*Short exercise*.
Would you restate all the data that follows, word for word?

*Data block*.
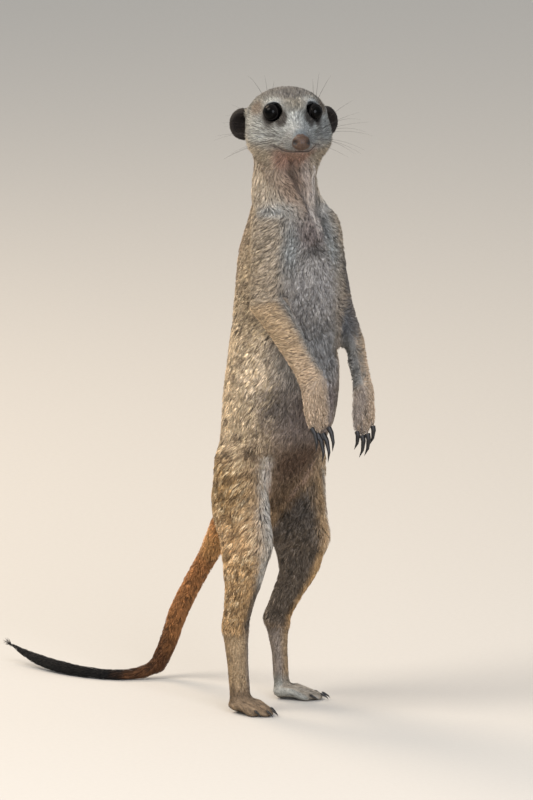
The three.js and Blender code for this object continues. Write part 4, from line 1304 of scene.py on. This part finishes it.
def makeClawMaterial():
    # claw horn: nearly black keratin, fine growth lines along it and a dull polish
    material, tree, shader = newMaterial(
        "clawHorn", {"Roughness": 0.42, "Specular IOR Level": 0.35, "IOR": 1.55})
    mottle(tree, shader, 1.0, 3.0, "090808", "1d1a19", bump=(0.3, 0.0001), stretch=(900, 900, 160))
    return material


def addClaws():
    material = makeClawMaterial()
    for paw in ("hand_right", "hand_left", "foot_right", "foot_left"):
        nodes = sorted(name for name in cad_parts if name.startswith(f"claw_{paw}"))
        points, faces, _ = joinSolids(nodes, [clawLook["swell"][partOf(paw)]] * len(nodes))
        claws = Surface(*remeshed(points, faces, clawLook["voxel"])).relax(6, 1.0)
        piece = meshPiece(f"claws_{paw}", claws.points, claws.faces, [material])
        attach(piece, "root")
        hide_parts(*nodes)
        print(f"claws_{paw}: {len(claws.faces)} faces")


whiskerLook = {
    # root, and where the tip is from the root: ahead, out to the side, up
    "cheek": [((11, 8.0, -9.0), (-6, 30, 4)), ((9, 9.0, -9.2), (-11, 27, 9)),
              ((12, 7.6, -10.4), (-3, 32, -1)), ((9.5, 9.0, -10.8), (-9, 30, 0)),
              ((12.5, 7.2, -12.0), (-1, 26, -6)), ((10, 8.8, -12.4), (-7, 25, -9)),
              ((7.5, 10, -10.0), (-13, 26, 5)), ((7, 10.4, -12.0), (-13, 22, -11)),
              ((13, 6.8, -13.2), (2, 19, -8)), ((8, 10, -8.0), (-12, 20, 12))],
    "brow": [((-2.5, 11.5, 5.2), (-1, 2, 14)), ((-4.0, 12.5, 4.6), (-5, 8, 12)),
             ((-1.5, 10.2, 5.6), (3, -1, 11))],
    "thickness": 0.11 * mm, "taper": 0.85, "sag": 0.08,
}


def addWhiskers():
    # stiff dark hairs, each a tapering three-sided tube that bows under its own weight
    material, tree, shader = newMaterial("whiskerHair", {"Roughness": 0.4})
    mottle(tree, shader, 90.0, 2.0, "100c0a", "2c221b")
    steps = np.linspace(0, 1, 9)
    points, faces, total = [], [], 0
    for root, tip in whiskerLook["cheek"] + whiskerLook["brow"]:
        for sign in (-1, 1):
            start = np.array(root, float) * (1, sign, 1)
            span = np.array(tip, float) * (1, sign, 1) * random.uniform(0.86, 1.02)
            bow = np.linalg.norm(span) * whiskerLook["sag"] * random.uniform(0.4, 1.6)
            line = start + span * steps[:, None]
            line += np.array([0, 0, 1.0]) * (bow * 4 * steps * (1 - steps))[:, None]
            line = fromHead(line)
            along = unit(np.gradient(line, axis=0))
            across = unit(np.cross(along, headUp + 0.3 * headAhead))
            radius = whiskerLook["thickness"] * (1 - whiskerLook["taper"] * steps)
            hair, quads = tube(line, radius, across, np.cross(across, along), 3)
            points.append(hair)
            faces.append(quads + total)
            total += len(hair)
    piece = meshPiece("whiskers", np.concatenate(points), np.concatenate(faces), [material])
    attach(piece, "root")


scene.view_settings.view_transform = "Standard"
makeCamera()
makeLights()
makeFloor()
skin = buildSkin()
print(f"skin: {len(skin.faces)} faces")
sculpt(skin)
layCoat(skin)
skin.pointNormals = skin.normals()
addSkinPiece(skin)
print("skin: laid and unwrapped")
addEyes()
addNose()
addClaws()
addWhiskers()
prepareCoat(skin)
addLips(skin)
addCoat(skin)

*Output of the task*.
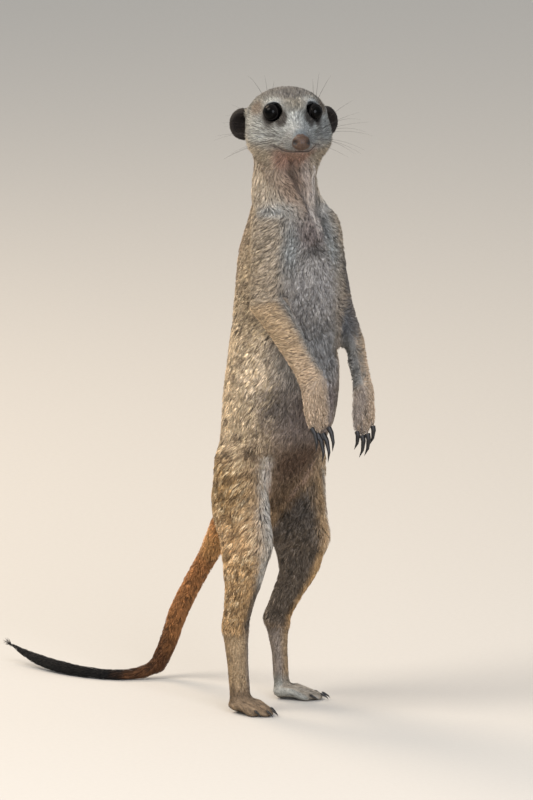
The three.js and Blender code for this object continues. Write part 4, from line 1304 of scene.py on. This part finishes it.
def makeClawMaterial():
    # claw horn: nearly black keratin, fine growth lines along it and a dull polish
    material, tree, shader = newMaterial(
        "clawHorn", {"Roughness": 0.42, "Specular IOR Level": 0.35, "IOR": 1.55})
    mottle(tree, shader, 1.0, 3.0, "090808", "1d1a19", bump=(0.3, 0.0001), stretch=(900, 900, 160))
    return material


def addClaws():
    material = makeClawMaterial()
    for paw in ("hand_right", "hand_left", "foot_right", "foot_left"):
        nodes = sorted(name for name in cad_parts if name.startswith(f"claw_{paw}"))
        points, faces, _ = joinSolids(nodes, [clawLook["swell"][partOf(paw)]] * len(nodes))
        claws = Surface(*remeshed(points, faces, clawLook["voxel"])).relax(6, 1.0)
        piece = meshPiece(f"claws_{paw}", claws.points, claws.faces, [material])
        attach(piece, "root")
        hide_parts(*nodes)
        print(f"claws_{paw}: {len(claws.faces)} faces")


whiskerLook = {
    # root, and where the tip is from the root: ahead, out to the side, up
    "cheek": [((11, 8.0, -9.0), (-6, 30, 4)), ((9, 9.0, -9.2), (-11, 27, 9)),
              ((12, 7.6, -10.4), (-3, 32, -1)), ((9.5, 9.0, -10.8), (-9, 30, 0)),
              ((12.5, 7.2, -12.0), (-1, 26, -6)), ((10, 8.8, -12.4), (-7, 25, -9)),
              ((7.5, 10, -10.0), (-13, 26, 5)), ((7, 10.4, -12.0), (-13, 22, -11)),
              ((13, 6.8, -13.2), (2, 19, -8)), ((8, 10, -8.0), (-12, 20, 12))],
    "brow": [((-2.5, 11.5, 5.2), (-1, 2, 14)), ((-4.0, 12.5, 4.6), (-5, 8, 12)),
             ((-1.5, 10.2, 5.6), (3, -1, 11))],
    "thickness": 0.11 * mm, "taper": 0.85, "sag": 0.08,
}


def addWhiskers():
    # stiff dark hairs, each a tapering three-sided tube that bows under its own weight
    material, tree, shader = newMaterial("whiskerHair", {"Roughness": 0.4})
    mottle(tree, shader, 90.0, 2.0, "100c0a", "2c221b")
    steps = np.linspace(0, 1, 9)
    points, faces, total = [], [], 0
    for root, tip in whiskerLook["cheek"] + whiskerLook["brow"]:
        for sign in (-1, 1):
            start = np.array(root, float) * (1, sign, 1)
            span = np.array(tip, float) * (1, sign, 1) * random.uniform(0.86, 1.02)
            bow = np.linalg.norm(span) * whiskerLook["sag"] * random.uniform(0.4, 1.6)
            line = start + span * steps[:, None]
            line += np.array([0, 0, 1.0]) * (bow * 4 * steps * (1 - steps))[:, None]
            line = fromHead(line)
            along = unit(np.gradient(line, axis=0))
            across = unit(np.cross(along, headUp + 0.3 * headAhead))
            radius = whiskerLook["thickness"] * (1 - whiskerLook["taper"] * steps)
            hair, quads = tube(line, radius, across, np.cross(across, along), 3)
            points.append(hair)
            faces.append(quads + total)
            total += len(hair)
    piece = meshPiece("whiskers", np.concatenate(points), np.concatenate(faces), [material])
    attach(piece, "root")


scene.view_settings.view_transform = "Standard"
makeCamera()
makeLights()
makeFloor()
skin = buildSkin()
print(f"skin: {len(skin.faces)} faces")
sculpt(skin)
layCoat(skin)
skin.pointNormals = skin.normals()
addSkinPiece(skin)
print("skin: laid and unwrapped")
addEyes()
addNose()
addClaws()
addWhiskers()
prepareCoat(skin)
addLips(skin)
addCoat(skin)